By all measures, 2024 was an incredible year for Lex. We shipped some foundational improvements to the writing experience, and it paid off:

You exchanged 3 million messages with AI, and accepted 2.2 million inline suggestions with our Checks feature. (Fun fact: you deleted 1.8 million words using Brevity Check! )

Lex is only ~0.01% of the way towards our mission : to build the obvious word processor of choice for writers worldwide, by pioneering the AI era of writing.

We’re off to a good start. In fact, Lex is probably leading among AI-native, general-purpose word processors. But compared to our ambition, we’re still at the base of the mountain.

Most writers still use the same tools and workflow as ten years ago. They don’t use AI in their writing beyond basic grammar checks and sporadic quick questions to ChatGPT. It’s like having a polymath genius sat next to you all day ready to help, and only asking a few basic questions .

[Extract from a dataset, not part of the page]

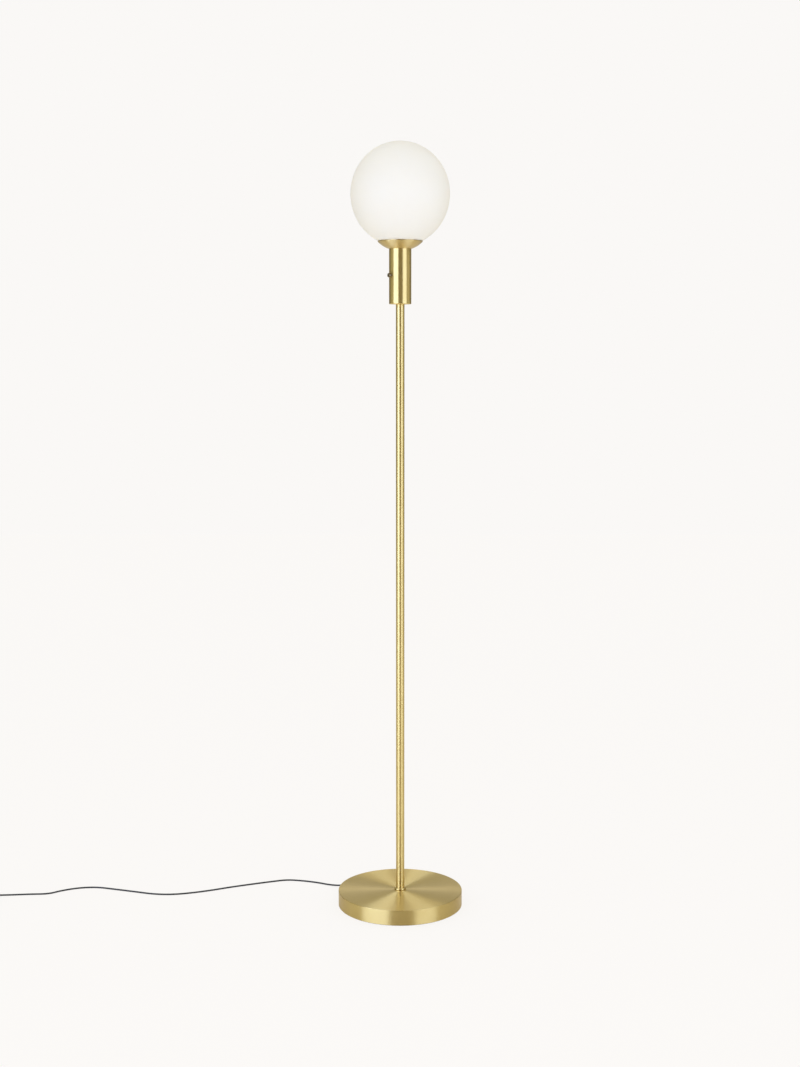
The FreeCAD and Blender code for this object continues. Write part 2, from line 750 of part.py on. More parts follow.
# ---------------------------------------------------------------- mains lead
def make_relief():
    inner = base_radius - cover_wall
    flange = rod_along_x(relief_flange, inner - relief_flange_depth, inner - 0.05)
    neck = rod_along_x(relief_neck_radius, inner - 1, base_radius + 1)
    collar = rod_along_x(relief_root_radius + 0.8, base_radius + 0.1, base_radius + 2.0)
    taper = cone_along_x(relief_root_radius, relief_tip_radius, base_radius + 0.1,
                         base_radius + relief_length)
    relief = flange.fuse([neck, collar, taper])
    for count in range(4):
        start = base_radius + 5.0 + 4.5 * count
        outside = rod_along_x(relief_root_radius + 1, start, start + 1.4)
        core = rod_along_x(relief_tip_radius, start - 1, start + 3)
        relief = relief.cut(outside.cut(core))
    bore = rod_along_x(cord_rest + lead_gap, inner - 8, base_radius + relief_length + 1)
    relief = relief.cut(bore)
    cover_side = cylinder(base_radius + 0.05, -base_height, base_height)
    shell_side = cover_side.cut(cylinder(inner - 0.05, -base_height, base_height))
    shell_side = shell_side.cut(rod_along_x(relief_neck_radius, 0, base_radius + 5))
    relief = relief.cut(shell_side)
    save("cord_relief", radial(relief, exit_azimuth, exit_height))


def make_cord():
    along = math.radians(exit_azimuth)
    tip = base_radius + relief_length
    exit_point = (tip * math.cos(along), tip * math.sin(along), exit_height)
    coil_x = lead_route[-1][0] - cord_diameter
    coil_y = lead_route[-1][1] - coil_outer_turn
    lead, lead_length = routed_tube("cord_lead", [exit_point] + lead_route, cord_rest)
    save("cord_lead", lead)

    edges, half_turns = coil_path(coil_x, coil_y)
    coil_length = sum(edge.Length for edge in edges)
    coil = pipe(edges, cord_rest)
    share = coil.Volume / (math.pi * cord_rest ** 2 * coil_length)
    print(f"cord_coil: {half_turns / 2:.1f} turns, length {coil_length:.1f} mm, volume share {share:.4f}")
    print(f"cord_coil: least gap to itself {least_self_gap(edges, cord_diameter):.2f} mm")
    save("cord_coil", coil)

    end = edges[-1].valueAt(edges[-1].LastParameter)
    print(f"cord_coil: ends at {end.x:.2f}, {end.y:.2f}, {end.z:.2f}")
    tail, tail_length = routed_tube("cord_tail", [tuple(end)] + tail_route, cord_rest)
    save("cord_tail", tail)
    total = lead_length + coil_length + tail_length
    print(f"whole lead outside the base: {total:.0f} mm")

    inner_turn = coil_outer_turn - coil_layer_steps * coil_pitch / 2
    across_low = inner_turn - cord_rest - tie_gap
    across_high = coil_outer_turn + cord_rest + tie_gap
    top = coil_level + 3 * coil_pitch + cord_rest + tie_gap
    width = across_high - across_low
    room = Part.makeBox(tie_width + 2, width, top - tie_thickness,
                        Vector(coil_x - tie_width / 2 - 1, coil_y - across_high, tie_thickness))
    band = Part.makeBox(tie_width, width + 2 * tie_thickness, top + tie_thickness,
                        Vector(coil_x - tie_width / 2, coil_y - across_high - tie_thickness, 0))
    save("cord_tie", band.cut(room))


# ---------------------------------------------------------------- plug
def make_plug():
    """Flat two-pin plug that lies beside the coil, its pins towards the front."""
    place = Vector(tail_route[-1][0], tail_route[-1][1], 0)
    level = plug_height / 2
    relief_end = -plug_relief_length
    back = relief_end
    front = back - plug_length

    relief = Part.makeCone(plug_relief_root, relief_tip_radius, plug_relief_length,
                           Vector(0, back, level), Vector(0, 1, 0))
    bore = Part.makeCylinder(cord_rest + lead_gap, 0.5, Vector(0, -0.5, level), Vector(0, 1, 0))
    save("plug_relief", moved(relief.cut(bore), place))

    half = plug_width / 2
    grip = plug_grip_width / 2
    neck = grip * 0.62
    outline = [(-neck, back), (neck, back), (grip, back - 8), (grip + 0.6, back - 20),
               (half, front + 9), (half, front), (-half, front), (-half, front + 9),
               (-grip - 0.6, back - 20), (-grip, back - 8)]
    corners = [Vector(x, y, 0) for x, y in outline + outline[:1]]
    body = Part.Face(Part.makePolygon(corners)).extrude(Vector(0, 0, plug_height))
    long_edges = [edge for edge in body.Edges
                  if abs(edge.BoundBox.ZLength - plug_height) < 0.01]
    body = body.makeFillet(1.6, long_edges)
    flat_edges = [edge for edge in body.Edges
                  if edge.BoundBox.ZLength < 0.01]
    body = body.makeChamfer(1.4, flat_edges)
    pins = []
    for side in (-1, 1):
        x = side * pin_spacing / 2
        socket = Part.makeCylinder(pin_root_radius + pin_gap, pin_depth, Vector(x, front, level), Vector(0, 1, 0))
        body = body.cut(socket)
        pin = Part.makeCylinder(pin_radius, pin_length - pin_shoulder, Vector(x, front - pin_length, level),
                                Vector(0, 1, 0))
        pin = pin.fuse(Part.makeCylinder(pin_root_radius, pin_shoulder + pin_depth,
                                         Vector(x, front - pin_shoulder, level), Vector(0, 1, 0)))
        tip_edges = [edge for edge in pin.Edges
                     if abs(edge.BoundBox.YMin - (front - pin_length)) < 0.01
                     and edge.BoundBox.YLength < 0.01]
        pins.append(moved(pin.makeFillet(0.9, tip_edges), place))
    save("plug_body", moved(body, place))
    save("plug_pins", *pins)


os.makedirs("parts", exist_ok=True)
nipple_end = make_base()
make_pole()
make_head()
switch_middle = make_switch()
make_holder()
make_cup()
make_globe()
make_bulb()
make_wiring(nipple_end, switch_middle)
make_relief()
make_cord()
make_plug()
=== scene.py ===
import math

import bmesh
import bpy
from mathutils import Matrix, Vector


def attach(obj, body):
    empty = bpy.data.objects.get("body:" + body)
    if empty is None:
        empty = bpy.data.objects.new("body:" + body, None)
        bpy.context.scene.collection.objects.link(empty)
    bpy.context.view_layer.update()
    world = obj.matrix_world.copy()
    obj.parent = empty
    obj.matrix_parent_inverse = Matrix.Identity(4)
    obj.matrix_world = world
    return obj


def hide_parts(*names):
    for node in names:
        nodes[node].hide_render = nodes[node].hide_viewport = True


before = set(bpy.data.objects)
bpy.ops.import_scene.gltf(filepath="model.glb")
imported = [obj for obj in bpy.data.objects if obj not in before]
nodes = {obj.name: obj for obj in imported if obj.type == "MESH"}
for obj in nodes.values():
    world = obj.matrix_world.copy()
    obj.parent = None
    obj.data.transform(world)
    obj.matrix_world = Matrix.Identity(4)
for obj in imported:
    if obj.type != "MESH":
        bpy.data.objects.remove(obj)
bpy.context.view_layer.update()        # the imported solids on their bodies
scene = bpy.context.scene
mm = 0.001
print("frame loaded,", len(nodes), "nodes")


def linkObject(label, data):
    made = bpy.data.objects.new(label, data)
    scene.collection.objects.link(made)
    return made


# camera, fitted to the outlines of base, pole, tube and globe
cameraValues = {
    "place": (-0.0004, -3.1134, 1.1358),
    "tilt": 83.62,
    "lens": 51.36,
}
cameraData = bpy.data.cameras.new("photoCamera")
cameraData.lens = cameraValues["lens"]
cameraData.clip_end = 60.0
camera = linkObject("photoCamera", cameraData)
camera.location = cameraValues["place"]
camera.rotation_euler = (math.radians(cameraValues["tilt"]), 0.0, 0.0)
scene.camera = camera
print("camera placed")


# node helpers, for materials and for geometry

def addNode(tree, kind, inputs=None, **settings):
    node = tree.nodes.new(kind)
    for name, value in settings.items():
        setattr(node, name, value)
    for name, value in (inputs or {}).items():
        socket = node.inputs[name]
        if isinstance(value, bpy.types.NodeSocket):
            tree.links.new(value, socket)
        else:
            socket.default_value = value
    return node


def mathNode(tree, operation, first, second=None, third=None):
    inputs = {0: first}
    if second is not None:
        inputs[1] = second
    if third is not None:
        inputs[2] = third
    return addNode(tree, "ShaderNodeMath", inputs, operation=operation).outputs[0]


def clearedTree(owner):
    owner.use_nodes = True
    owner.node_tree.nodes.clear()
    return owner.node_tree


def newMaterial(label):
    material = bpy.data.materials.new(label)
    tree = clearedTree(material)
    output = addNode(tree, "ShaderNodeOutputMaterial")
    shader = addNode(tree, "ShaderNodeBsdfPrincipled")
    tree.links.new(shader.outputs[0], output.inputs[0])
    return material, tree, shader


def objectPoint(tree, axis=None):
    # axis is the matrix that put a turned piece in its place
    point = addNode(tree, "ShaderNodeTexCoord").outputs["Object"]
    if axis is None:
        return point
    back = axis.inverted()
    mapping = addNode(tree, "ShaderNodeMapping", {"Vector": point}, vector_type="POINT")
    mapping.inputs["Location"].default_value = back.to_translation()
    mapping.inputs["Rotation"].default_value = back.to_euler()
    return mapping.outputs[0]


def noise(tree, point, scale, detail=3.0, roughness=0.5):
    return addNode(tree, "ShaderNodeTexNoise",
                   {"Vector": point, "Scale": scale, "Detail": detail, "Roughness": roughness}).outputs[0]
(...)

If you want to see a creative field that’s further along the AI adoption curve, look no further than programming. Every programmer I know uses AI all day. In 2024, tools like Cursor and GitHub Copilot reached millions of developers, and Google has said fully 25% of the code their engineers commit is now AI-generated. I couldn’t find similar stats for writing (which itself may be an indicator), but we talk to writers all the time and it’s obvious that AI for writing has nowhere near the depth and breadth of adoption as AI for coding.